* [Provided material]:
* * * * *

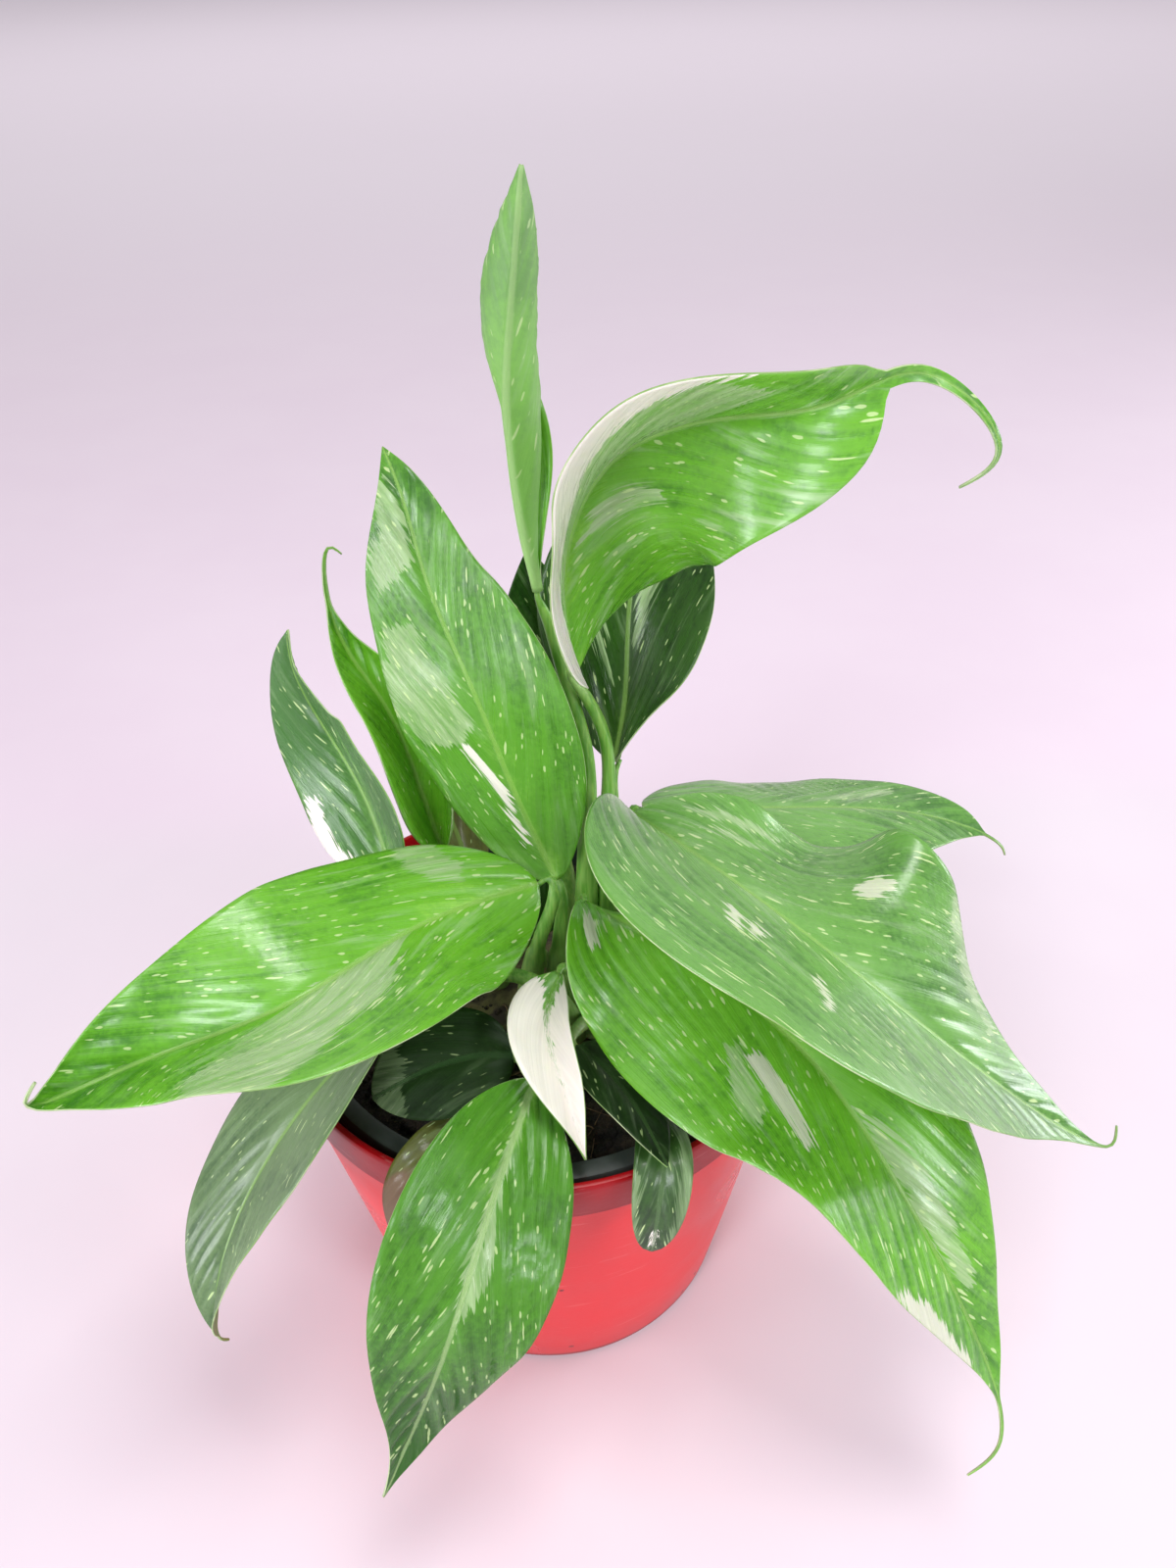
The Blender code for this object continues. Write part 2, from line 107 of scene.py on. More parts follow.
def glowInside(shader, weight, scale, radius=None):
    shader.inputs["Subsurface Weight"].default_value = weight
    shader.inputs["Subsurface Scale"].default_value = scale
    if radius:
        shader.inputs["Subsurface Radius"].default_value = radius


leafFinish = {
    "fleckAcross": 5.2, "fleckAlong": 6.0,     # spacing of the short flecks across and along the veins
    "streakAcross": 6.5, "streakAlong": 16.0,
    "hazeAcross": 16.0, "hazeAlong": 30.0,
    "veinAcross": 2.4, "veinAlong": 45.0,
    "raggedness": 4.0,                         # how far a patch's edge wanders, mm
    "roughSpread": 0.14, "underRough": (0.46, 0.60), "coatRoughness": 0.20,
    "bump": 0.5, "bumpDepth": 0.00030,
    "glow": 0.12, "glowDepth": 0.0012, "glowColour": (0.6, 1.0, 0.25),
}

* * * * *

* [What you will do]:
From the preceding material, extract every line exactly.

* [Answer in full]:
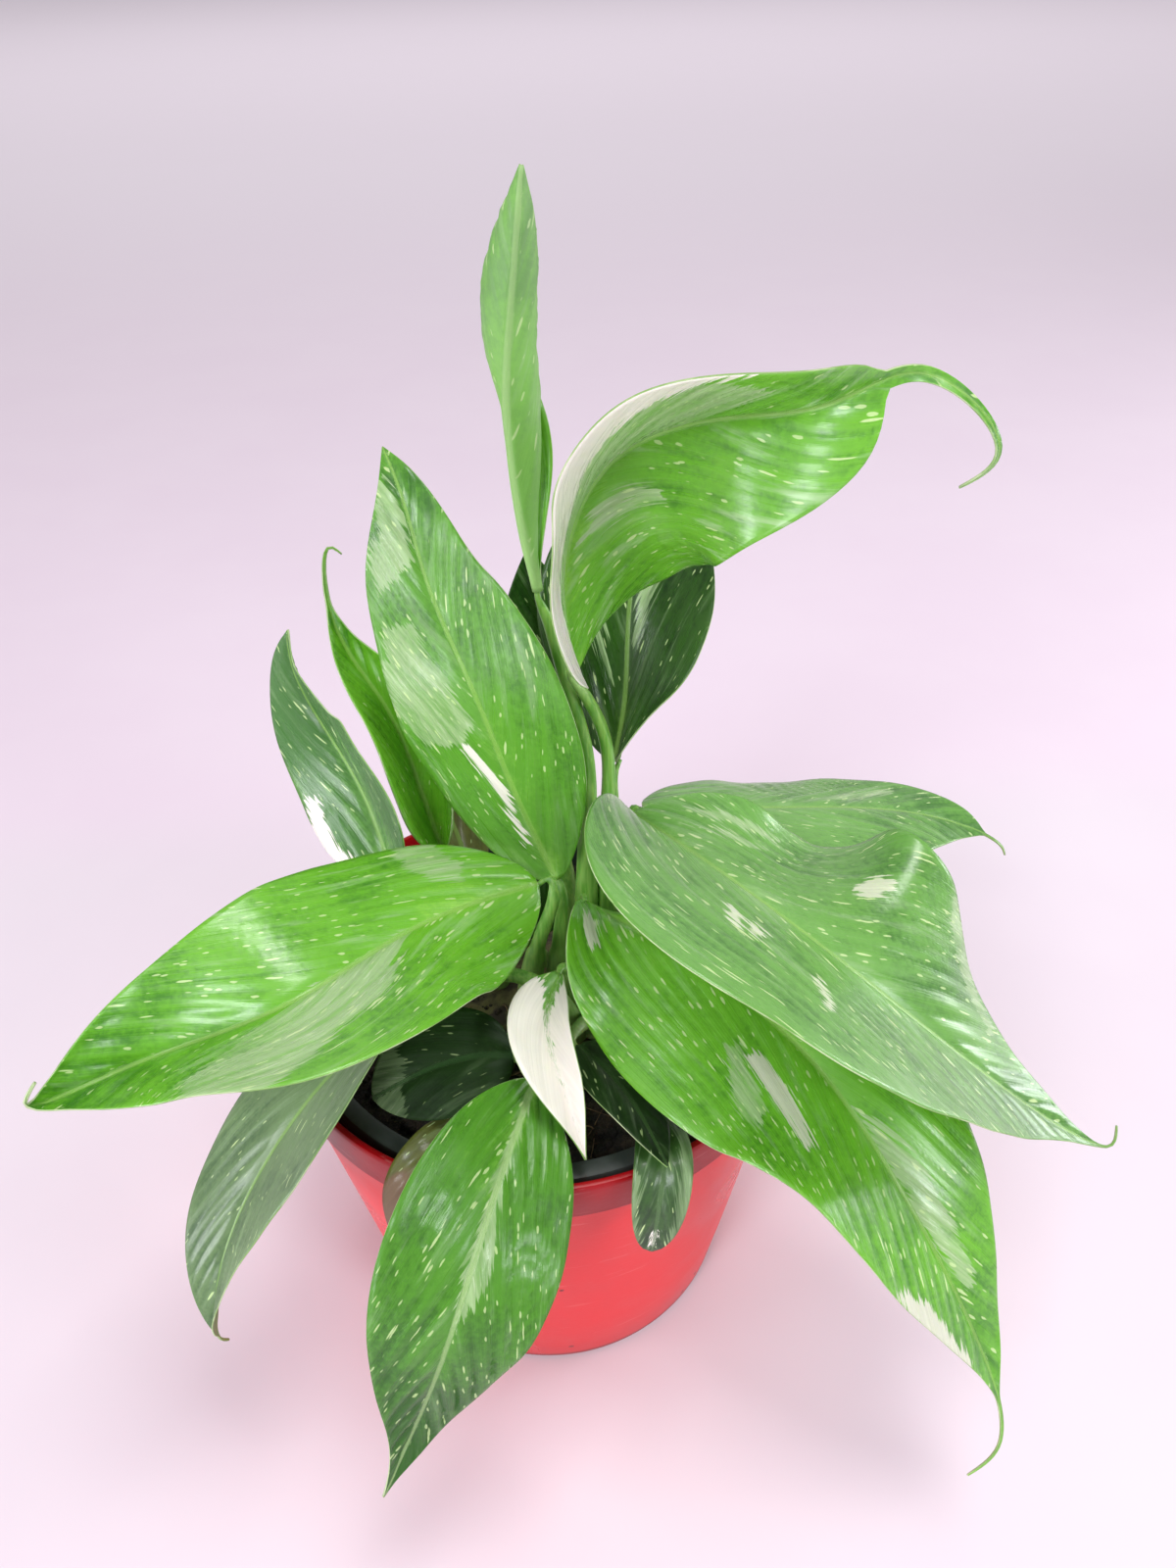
The Blender code for this object continues. Write part 2, from line 107 of scene.py on. More parts follow.
def glowInside(shader, weight, scale, radius=None):
    shader.inputs["Subsurface Weight"].default_value = weight
    shader.inputs["Subsurface Scale"].default_value = scale
    if radius:
        shader.inputs["Subsurface Radius"].default_value = radius


leafFinish = {
    "fleckAcross": 5.2, "fleckAlong": 6.0,     # spacing of the short flecks across and along the veins
    "streakAcross": 6.5, "streakAlong": 16.0,
    "hazeAcross": 16.0, "hazeAlong": 30.0,
    "veinAcross": 2.4, "veinAlong": 45.0,
    "raggedness": 4.0,                         # how far a patch's edge wanders, mm
    "roughSpread": 0.14, "underRough": (0.46, 0.60), "coatRoughness": 0.20,
    "bump": 0.5, "bumpDepth": 0.00030,
    "glow": 0.12, "glowDepth": 0.0012, "glowColour": (0.6, 1.0, 0.25),
}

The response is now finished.